Based on his religious objections to same-sex marriage, the owner of the Cakeshop, which is a bakery, refused to sell a wedding cake to a gay couple for their upcoming marriage, but advised that he would sell them off-the-shelf cookies. In response, the couple made a complaint to the Colorado Civil Rights Commission.

The Commission found that bakery violated a state law, which prohibits businesses from discriminating against customers based on sexual orientation and other personal characteristics. The owner filed a lawsuit claiming that the Commission’s decision violated his constitutional rights to free speech and free exercise of religion. Colorado State Courts rejected these claims. ADL filed an amicus brief at the state court level in support of the Commission.
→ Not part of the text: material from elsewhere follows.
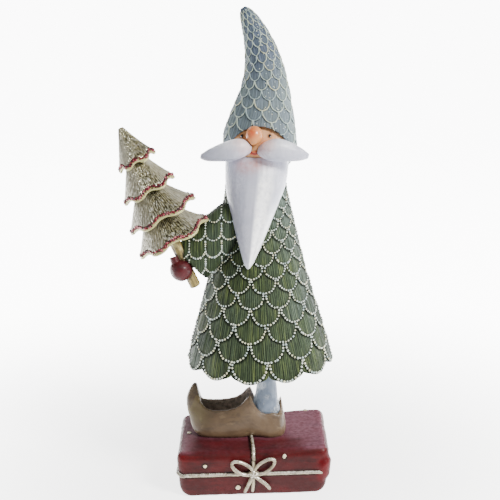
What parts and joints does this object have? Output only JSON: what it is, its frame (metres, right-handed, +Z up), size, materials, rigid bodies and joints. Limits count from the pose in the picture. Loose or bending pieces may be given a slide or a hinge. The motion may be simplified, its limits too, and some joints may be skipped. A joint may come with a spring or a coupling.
{
  "type": "gnome figurine",
  "caption": "Standing gnome figurine: scalloped coat, tall bent hat, pointed beard, fir tree in one mitten, one curled shoe on a cord-tied parcel base. Hand-painted cast resin.",
  "frame": {"origin": "On the parcel base's resting face, at the underside of the felt sheet, under the middle of the shoe", "axes": "+Z is up, -Y is the side the gnome's face looks to, -X is the side the shoe's toe, the near arm and the tree point to"},
  "size_m": [0.1315, 0.0977, 0.3045],
  "materials": {
    "parcel_red": "satin hand-painted resin with a dark wash",
    "base_plate": "unpainted resin",
    "felt": "felt",
    "cord": "satin hand-painted resin",
    "snow_paint": "thick paint",
    "shoe_brown": "satin hand-painted resin",
    "stocking": "satin hand-painted resin",
    "rod_steel": "plain",
    "coat_green": "satin hand-painted resin, dry-brushed",
    "sleeve_green": "satin hand-painted resin, dry-brushed",
    "mitten_red": "satin hand-painted resin",
    "skin": "satin hand-painted resin",
    "nose_skin": "satin hand-painted resin",
    "lips": "satin hand-painted resin",
    "eye_paint": "gloss paint",
    "beard_white": "satin hand-painted resin",
    "hat_blue": "satin hand-painted resin with piped lines",
    "tree_metallic": "champagne metallic paint with glitter edges",
    "trunk_gold": "metallic paint"
  },
  "bodies": {
    "root": {"parcel_shell": "parcel_red", "base_plate": "base_plate", "felt_sheet": "felt", "cord_band": "cord", "cord_cross": "cord", "bow_knot": "cord", "bow_loops": "cord", "bow_tails": "cord", "snow_dots": "snow_paint", "shoe": "shoe_brown", "stocking_leg": "stocking", "armature_rod": "rod_steel", "coat_shell": "coat_green", "coat_floor": "coat_green", "near_sleeve": "sleeve_green", "near_mitten": "mitten_red", "far_sleeve": "sleeve_green", "far_mitten": "mitten_red", "head": "skin", "nose": "nose_skin", "mouth": "lips", "eyes": "eye_paint", "moustache_left": "beard_white", "moustache_right": "beard_white", "beard": "beard_white", "hat": "hat_blue", "tree_tier_1": "tree_metallic", "tree_tier_2": "tree_metallic", "tree_tier_3": "tree_metallic", "tree_tier_4": "tree_metallic", "tree_trunk": "trunk_gold"}
  },
  "joints": []
}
The State Courts’ decisions should be upheld. Sensible accommodations that allow the religiously observant to practice their faith are both necessary and constitutionally permissible. But decades ago the Supreme Court ruled that religious exemptions from laws which harm others or require conformance to another faith are unconstitutional. And that is exactly what the bakery owner seeks. He wants a license to discriminate against others based on his faith.

Any claim that this case is merely about the sale of one item, a wedding cake, and not discrimination fails to grasp the significance of a ruling in the bakery’s favor. Such a ruling would mean that in the public marketplace businesses can treat people differently for who they are simply based on an owner’s personal religious beliefs. It would condone Americans being forced to choose between openly being gay, practicing their faith or otherwise being true to their personal identity and being served in the marketplace.

And this case is not just about same-sex marriage or discrimination against LGBTQ people. It would impact all Americans. Taken to its logical conclusion, a ruling for the bakery would mean that another bakery, for example, could refuse to sell a wedding cake to an inter-faith or inter-racial couple, a couple affiliated with a faith that an owner finds religiously offensive or even a cake for a Bar Mitzvah or Catholic Confirmation. The ruling’s exemption would undercut anti-discrimination laws, which safeguard religious freedom. They protect people of all faiths and backgrounds by guaranteeing the right to be served in the marketplace, obtain housing, and apply for a job regardless of religion or other personal characteristics.

Longstanding Supreme Court precedent recognizes that our nation’s religious liberty protections are a shield for religious exercise and not a sword to impose faith on others. Abiding by this essential constitutional principle, the Court should rule in the Colorado Civil Rights Commission’s favor.